All the data should come back exactly as it was given.

+++

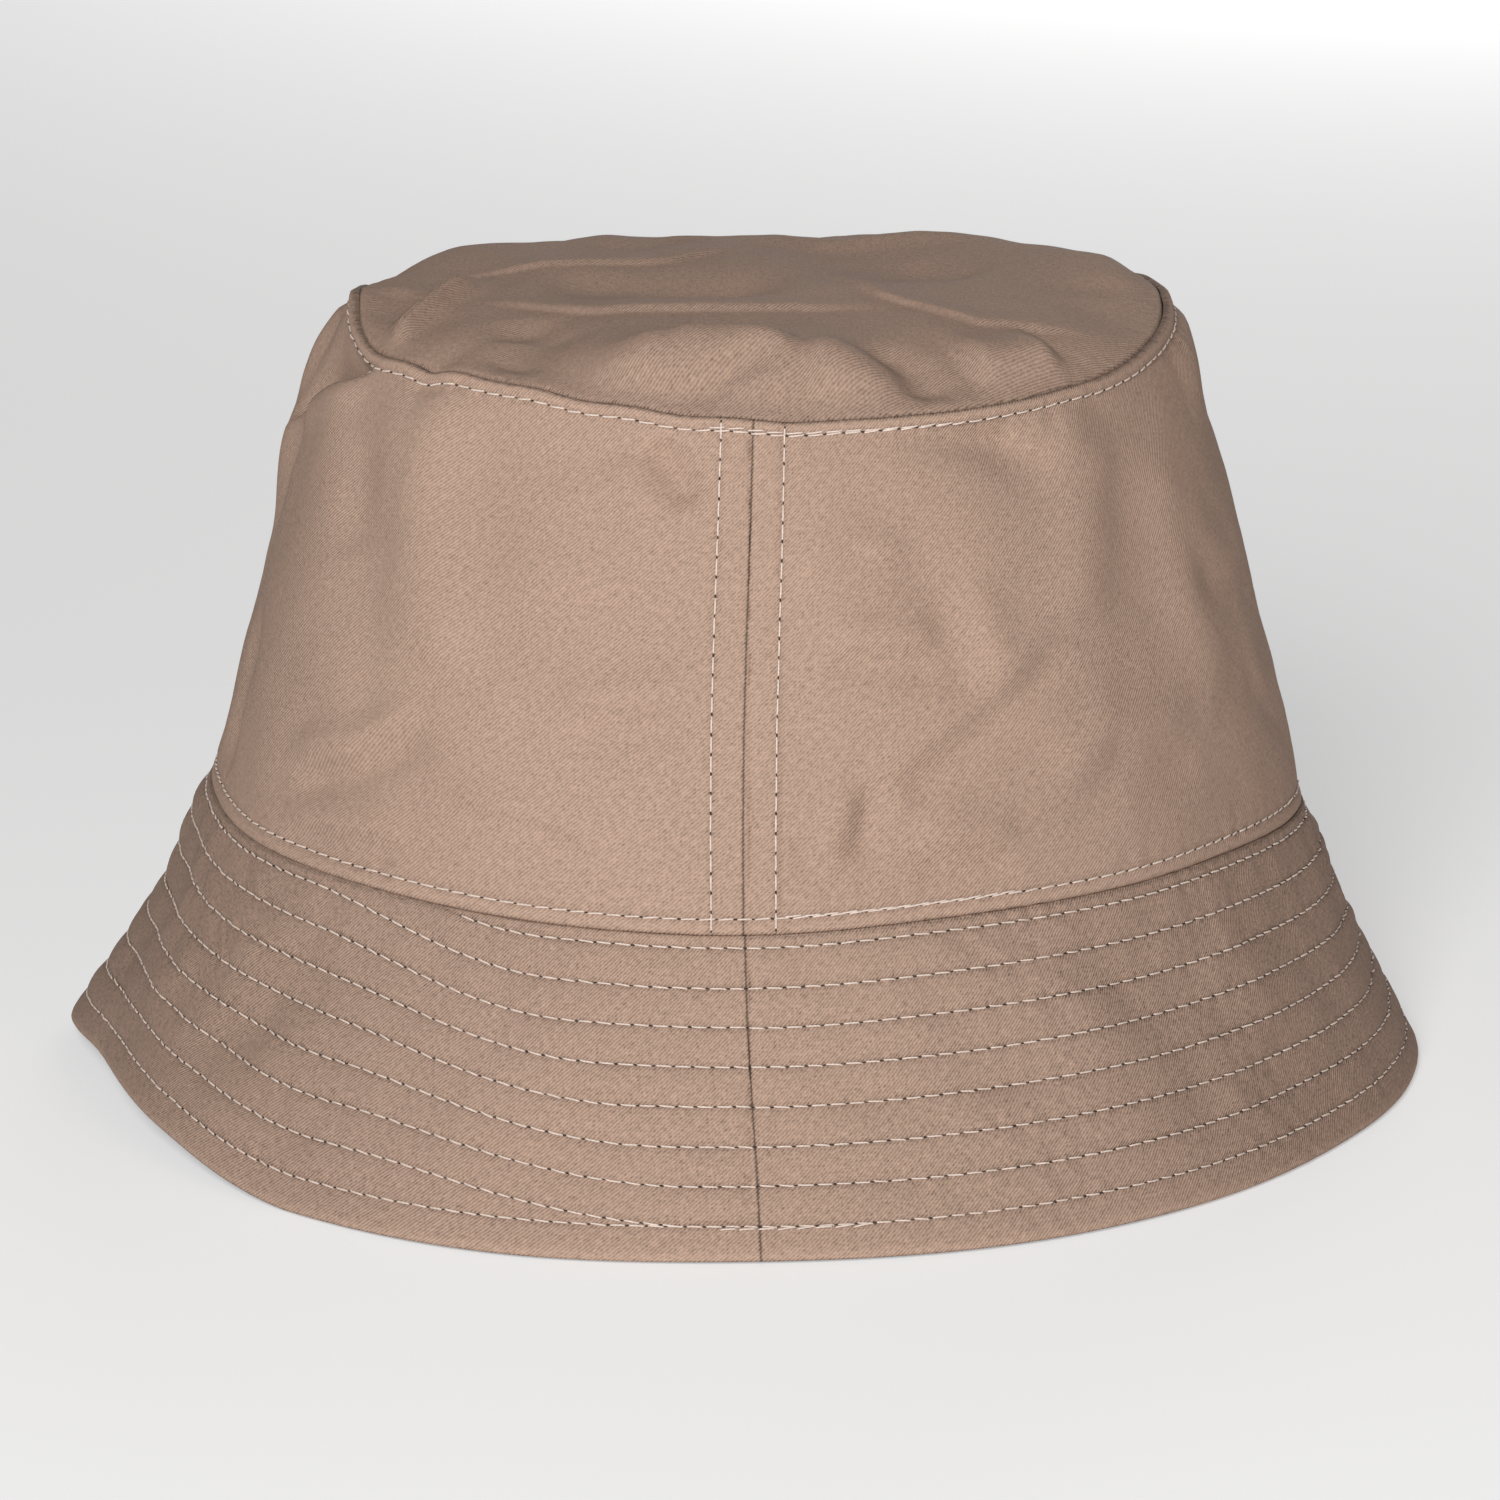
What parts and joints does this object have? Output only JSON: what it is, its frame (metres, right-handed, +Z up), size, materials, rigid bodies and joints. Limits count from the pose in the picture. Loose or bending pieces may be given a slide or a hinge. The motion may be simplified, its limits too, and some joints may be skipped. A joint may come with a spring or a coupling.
{
  "type": "bucket hat",
  "caption": "Soft lined cotton bucket hat with a domed tip, a two-piece side band and a sloping brim held by a spiral of stitching.",
  "frame": {"origin": "on the ground, under the middle of the hat's outline, level with the edge of the brim", "axes": "+Z up through the crown, -Y towards the back seam, +Y the way the wearer faces, +X the wearer's right"},
  "size_m": [0.2365, 0.2366, 0.1375],
  "materials": {
    "twill": "khaki-taupe cotton twill with a soft sheen",
    "lining": "dark slate plain-weave cotton",
    "interlining": "undyed fusible canvas",
    "thread": "pale spun polyester sewing thread"
  },
  "bodies": {
    "root": {"outer_tip": "twill", "outer_band_left": "twill", "outer_band_right": "twill", "outer_brim_left": "twill", "outer_brim_right": "twill", "band_interlining_left": "interlining", "band_interlining_right": "interlining", "brim_interlining_left": "interlining", "brim_interlining_right": "interlining", "lining_tip": "lining", "lining_band_left": "lining", "lining_band_right": "lining", "lining_brim_left": "lining", "lining_brim_right": "lining", "tip_topstitch": "thread", "brim_seam_topstitch": "thread", "back_seam_topstitch": "thread", "front_seam_topstitch": "thread", "brim_stitching": "thread"}
  },
  "joints": []
}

+++

### THE RESULT
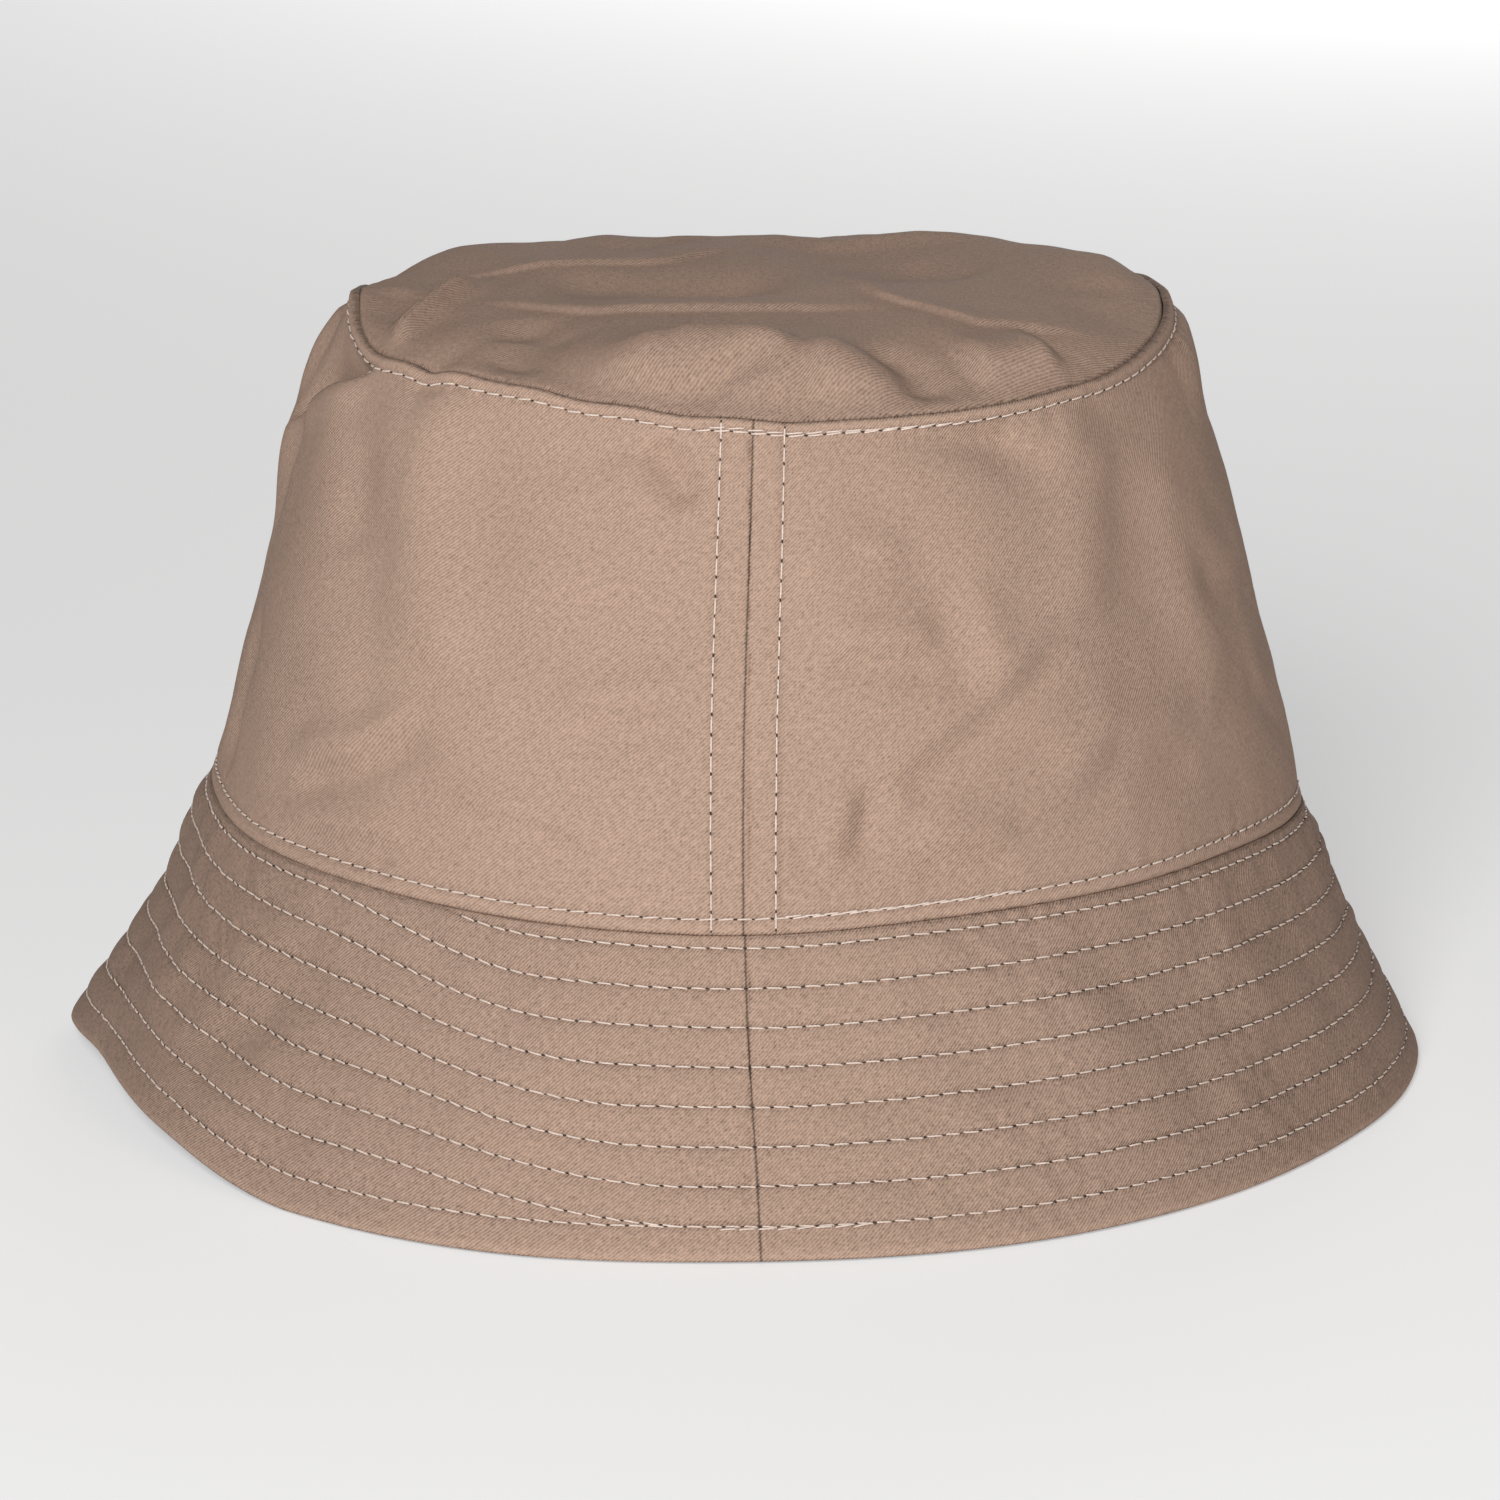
What parts and joints does this object have? Output only JSON: what it is, its frame (metres, right-handed, +Z up), size, materials, rigid bodies and joints. Limits count from the pose in the picture. Loose or bending pieces may be given a slide or a hinge. The motion may be simplified, its limits too, and some joints may be skipped. A joint may come with a spring or a coupling.
{
  "type": "bucket hat",
  "caption": "Soft lined cotton bucket hat with a domed tip, a two-piece side band and a sloping brim held by a spiral of stitching.",
  "frame": {"origin": "on the ground, under the middle of the hat's outline, level with the edge of the brim", "axes": "+Z up through the crown, -Y towards the back seam, +Y the way the wearer faces, +X the wearer's right"},
  "size_m": [0.2365, 0.2366, 0.1375],
  "materials": {
    "twill": "khaki-taupe cotton twill with a soft sheen",
    "lining": "dark slate plain-weave cotton",
    "interlining": "undyed fusible canvas",
    "thread": "pale spun polyester sewing thread"
  },
  "bodies": {
    "root": {"outer_tip": "twill", "outer_band_left": "twill", "outer_band_right": "twill", "outer_brim_left": "twill", "outer_brim_right": "twill", "band_interlining_left": "interlining", "band_interlining_right": "interlining", "brim_interlining_left": "interlining", "brim_interlining_right": "interlining", "lining_tip": "lining", "lining_band_left": "lining", "lining_band_right": "lining", "lining_brim_left": "lining", "lining_brim_right": "lining", "tip_topstitch": "thread", "brim_seam_topstitch": "thread", "back_seam_topstitch": "thread", "front_seam_topstitch": "thread", "brim_stitching": "thread"}
  },
  "joints": []
}